By coming out from the world, and following the Lord closely, we come under the divine care and protection. How wonderfully Abram was screened from evil! Jehovah was his shield. He was a stranger in the midst of enemies, but they did not molest him: an awe was upon them, for Jehovah had said, “Touch not mine anointed, and do my prophets no harm.” Wherever a true saint goes, the Lord lays his commands on all the powers of nature and all the angels of heaven to take care of him. When Abram was at peace God blessed him in all things; and if he went to war, God gave his enemies as driven stubble to his bow. If we are with God, God is with us. When God’s will is our delight, God’s providence is our inheritance. It is not so with you all: no, not even with all of you who profess to be Christians; but it is so with those of you who keep close to God’s Word, and follow in will, in spirit, in belief, and in act, the example of his dear Son. O beloved, let us strive after this! Let us aim at perfect conformity to the will of God, for this will place us in. quiet nearness to God.
Henceforth Abram was for God’s use only. God treated him as his confidant, as the receiver of heavenly revelations, and as the founder of a race. God will also use us, if we will come where he can use us. Vessels set apart for the Master’s use must not be used by the servants. God is a great King; and when he selects a cup for his own table, he will not have it used by others. If other lips drink out of the chalice of thy life, the Lord disdains thee. Thou must be for him only, or thou art not his spouse. If thou be his from the crown of thy head to the sole of thy foot by solemn consecration, he will honour thee yet more and more; yea, thou knowest not to what high ends he has ordained thee, both in this life and in the ages to come. But look thou well to this, that thou be holiness unto the Lord.
One more thought presses itself upon my heart: the man who for Christ’s sake has cut all his moorings, and separated himself from the world, to follow the Lamb, has learned how to live, but he has. also learned how to die. We die unto the world, and thereby learn to die. When we cease to trust in riches, when we resign our comforts, when we no longer lean on friends, when all things visible become as shadows to us, then we make a rehearsal of death. Unless the Lord himself shall soon descend from heaven with a shout, we shall all die. Yes, the hour of our departure hastens on. Then we shall have to cut ourselves loose from our moorings, be they what they may. Soon shall we hear this word from heaven, “Get thee out of thy country, and from thy kindred, and from thy father’s house, unto a land that I will shew thee.” This will be our summons to the better Canaan, the land that floweth with milk and honey. We shall depart out of this world to face an unknown eternity; but we shall by no means dread the migration. He that has crossed the great river, the river Euphrates, will not fear the Jordan. To give up the world will be no new thing for you or for me: we have given it up many times already. We have frequently given up everything into the Lord’s hands in real earnest, and we can readily do it once more. We live here as strangers and sojourners, and we find little to charm us in this foreign land. Our treasure is above, and it will be a joy for our souls to rise to the place where our hearts already dwell. We cannot be sorry to quit a dead world. Who loves to sit in a charnel-house? If we tremble to leave kindred and friends, yet let us remember that we have already quitted them in spirit. Let us journey, as Abram did, towards the south; that is to say, let us get still further away from the old abode. Let us make for the heart of Immanuel’s land. Let us press towards the New Jerusalem, the heavenly city, and rest not till we stand in our lot and behold him whom Abram saw with gladness.
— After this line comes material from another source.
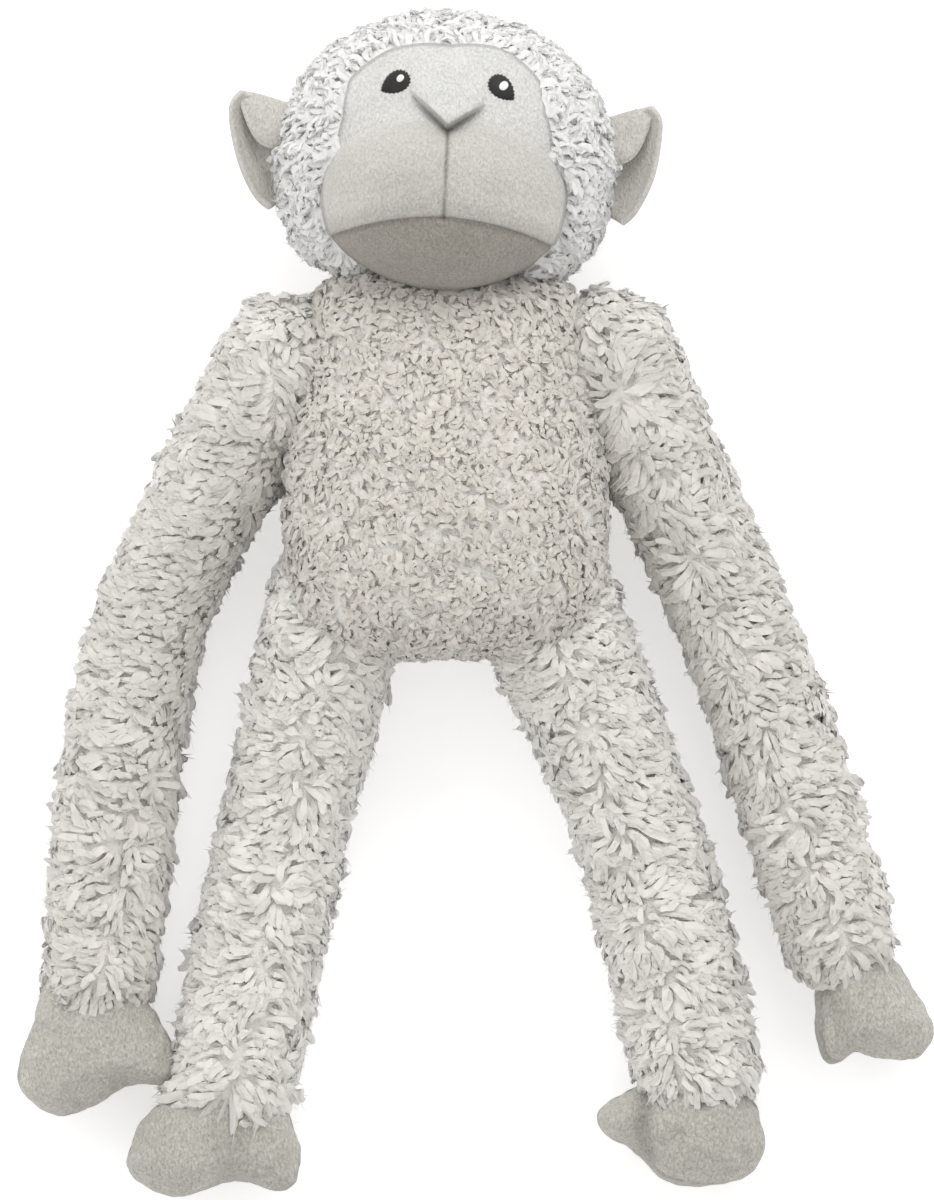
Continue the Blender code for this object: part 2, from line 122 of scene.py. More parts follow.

The one question I finish with is:— Do you know anything about this? Have you ever felt this divine call? If so, make your calling and election sure. Carry out the separating ordinance to the full. Some of us had to take very decided steps at our first starting, but we began aright. We have been called since to equally painful courses, but we hope to keep right. Anything is better than a wound in the conscience. If we keep close to Christ, we shall find rest unto our souls. We look back without regret to what we may have suffered by decision; counting it less than nothing for the joy that was set before us. We wish that all our converts would be out-and-out in their course of life. O you who by grace are beginners in the heavenly life, make a strong resolve— “We will be the servants of God, and endeavour in all things to obey him.” Since God made you, and by the blood of his dear Son redeemed you, it is yours to be doubly the Lord’s. There are the blood and righteousness of Jesus Christ; are these yours? Make sure on that point; and if they are yours, yield yourself to Jesus, and, from this day forward, do his bidding without question or delay. Quit everything contrary to the Lord’s mind and will; at all cost be true: then shall the Lord, be your delight, and his service shall be your heaven below. If you are now separated unto him, you shall find your reward in that day when he shall divide the sheep from the goats, for then you shall be placed at his right hand, to hear him say, “Come, ye blessed of my Father.” May you be the children of believing Abram for Jesus’ sake! Amen.